In India, SEBs were launched by cKers Finance in early 2017. The firm provides debt capital in the range of Rs 20 million-Rs 150 million. It is backed by global sustainability firm cKinetics, cleantech catalyst Infuse Ventures, and IIM Ahmedabad’s Center for Innovation Incubation and Entrepreneurship. As of end-2017, the company had invested in at least five firms operating in the rooftop solar, solar home systems and solar pump segments. In the long run, SEBs will help establish a track record for mainstream debt investors to invest at a later stage, by channeling impact investments and raising the confidence of other classes of investors.
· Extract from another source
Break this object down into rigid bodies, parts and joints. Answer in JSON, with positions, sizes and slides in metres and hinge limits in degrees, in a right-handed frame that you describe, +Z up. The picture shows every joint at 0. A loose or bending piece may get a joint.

SEBs are also an aggregation model that can streamline investments into small-scale projects, thereby lowering transaction costs. cKers Finance estimates that SEBs can mobilise $3 billion in the decentralised renewable energy and energy efficiency segments, and $1 billion in the energy access segment.
Green asset-backed securities also enable access to mainstream financing for small-scale projects (such as rooftop solar) and provide opportunities to free up bank capital that can be ploughed back into green projects. In the near future, the industry may also see the revitalisation of municipal bonds, with the potential to be classified as green bonds. In June 2017, the six-fold oversubscription of bonds issued by the Pune Municipal Corporation for water infrastructure is evidence of this renewed interest in municipal bonds. Blended finance, which leverages public or philanthropic funding to crowd-in private investment, also holds enormous potential in India.
Summing up, at a time when the country is gearing up to meet the 40 GW rooftop solar capacity target, developments on the green finance front spell good news for the segment. Financiers, both on the equity and the debt side, which were earlier hesitant to invest in the rooftop segment, have turned bullish for many reasons. Moreover, new classes of investments are emerging, which will bring in much-needed finance for small-scale as well as large rooftop projects in the country.